Many a Trek novel has postulated O'Neill colonies for the 21st century Earth (and several of them use the plot device where such a colony unwillingly becomes an interstellar ark). They may have gone out of vogue after warp drive was introduced, because one could then simply fly the colonists to an already habitable planet and have them pitch up some tents. But Earth could have built dozens after interplanetary travel became routine in the 1990s (or perhaps 1980s) and before WWIII complicated such things.

Building Spacedock out of "future" materials might take longer, even if it gave a sturdier and more useful end result. But we've seen the orbit of Mars littered with giant space habitats in "Relativity" (there'd be millions of those if the scene were representative of the whole orbit!), and we've seen two types of vast construct above Earth, in STIII/IV/VI and in STXI, respectively. There's certainly room for more there.

Timo Saloniemi
 
Also, one of the "Lost Era" books, The Sundered, featured a well-traveled O'Neill from the WWIII era. And early fan works suggested that Terra Ten was in fact an O'Neill that sailed to outer space (again to flee WWIII) and ended up at that Incredible Shrinking Planet. Although that's not a particularly good fit of "Terratin Incident" dialogue...

Timo Saloniemi
 
Taking into consideration Federation technology in the 23rd and 24th centuries, they effectively could have hundreds of thousands of shipyards, not to mention orbital complexes like the mushroom star-base (of the larger variety outside of SOL).

A single solar system can easily hold millions of these with plenty of room to spare.
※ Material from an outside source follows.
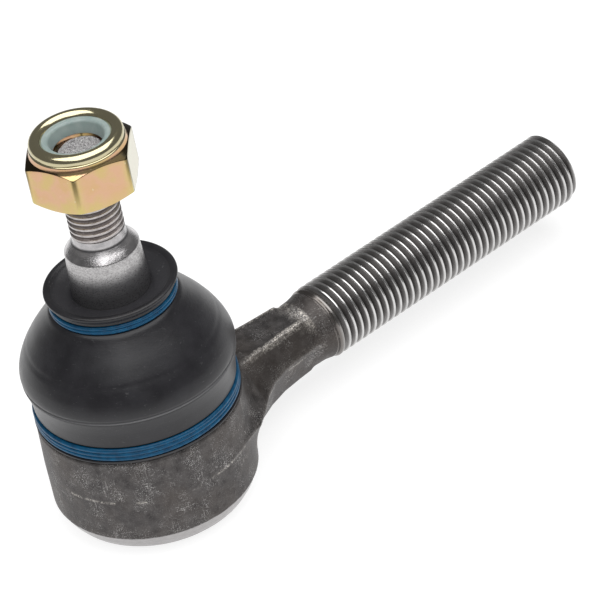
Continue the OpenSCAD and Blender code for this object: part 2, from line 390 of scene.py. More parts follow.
def surface_nets(field, low, step):
    """Points and quads of the zero surface of a field sampled on a grid."""
    inside = field < 0
    shape = tuple(n - 1 for n in field.shape)
    count = np.zeros(shape, np.int8)
    for i in (0, 1):
        for j in (0, 1):
            for k in (0, 1):
                count += inside[i:shape[0] + i, j:shape[1] + j, k:shape[2] + k]
    cells = np.argwhere((count > 0) & (count < 8))
    index = np.full(shape, -1, np.int64)
    index[tuple(cells.T)] = np.arange(len(cells))

    corner = {(i, j, k): field[cells[:, 0] + i, cells[:, 1] + j, cells[:, 2] + k]
              for i in (0, 1) for j in (0, 1) for k in (0, 1)}
    total, hits = np.zeros((len(cells), 3)), np.zeros(len(cells))
    for a in corner:
        for axis in range(3):
            if a[axis] == 0:
                b = tuple(1 if n == axis else a[n] for n in range(3))
                fa, fb = corner[a], corner[b]
                cut = (fa < 0) != (fb < 0)
                t = np.where(cut, fa / np.where(cut, fa - fb, 1), 0)
                place = np.tile(np.array(a, float), (len(cells), 1))
                place[:, axis] = t
                total += place * cut[:, None]
                hits += cut
    points = low + (cells + total / hits[:, None]) * step

    quads = []
    for axis in range(3):
        u, v = (axis + 1) % 3, (axis + 2) % 3
        near = [slice(1, -1)] * 3
        near[axis] = slice(0, -1)
        far = list(near)
        far[axis] = slice(1, None)
        a, b = inside[tuple(near)], inside[tuple(far)]
        for start, flip in ((a & ~b, False), (~a & b, True)):
            at = np.argwhere(start)
            at[:, u] += 1
            at[:, v] += 1
            around = []
            for du, dv in ((-1, -1), (0, -1), (0, 0), (-1, 0)):
                c = at.copy()
                c[:, u] += du
                c[:, v] += dv
                around.append(index[tuple(c.T)])
            around = np.stack(around, axis=1)
            quads.append(around[:, ::-1] if flip else around)
    return points, np.concatenate(quads)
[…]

Plus taking into consideration their later capability of converting energy to matter and back again, they can effectively use any type of raw material readily available in abundance for replication of other more complex materials.

Say they take large asteroids rich in various alloys and break them down into energy, then reconstitute them into needed materials for stations... even if you would need say 4 asteroids to get the needed matter to energy and energy to matter ratio so you can create materials for the star-base, such asteroids are in high quantities in this solar system alone.

Realistically, they SHOULD be able to use any raw material and use it either as an energy source, or means to replicate new materials (depending if the matter that is converted produces sufficiently high energy gain - and there are likely materials that can give you that while the breaking down process itself would essentially be low on energy).
 
It's like someone once said....A Fortress has to be one of the stupidest or most brilliant concepts in war.

It can't move...a sitting duck for siege
Yet...When used in combination with Fleet movements it becomes the ultimate defense.
 
...Also, a space fortress sounds like the best sort. The very fact that it sits in the middle of space means that it's gonna be basically self-sufficient and immune to the starvation aspect of a siege.

Of course, a smallish space installation will soon run out of other things besides breathing air or drinking water or food. Which might be all the incentive one needs for building humungous space installations. Those could manufacture their own endless supply of torpedoes, as pointed out above, and could also go on existing even if the rest of the UFP didn't.

How could one effectively besiege a starbase? And what would one win by that?

Timo Saloniemi
 
^^ Indeed. You only besiege a fortress when its blocking your way, if you can go around and avoid the thing then you're going to take that route instead of breaking yer teeth on the fortress.
Of course having a huge one in orbit around the target planet will ruin your day. ;)
 
...But if there's just one there, then essentially half the planet is yours and the starbase can do nothing about it. Except launch guided munitions or probes, but that may not be sufficient for controlling the "dark" side of the planet.

Which may be why several of the space station starbases we see are located nowhere near planets, thus avoiding dangerous cones of blindness.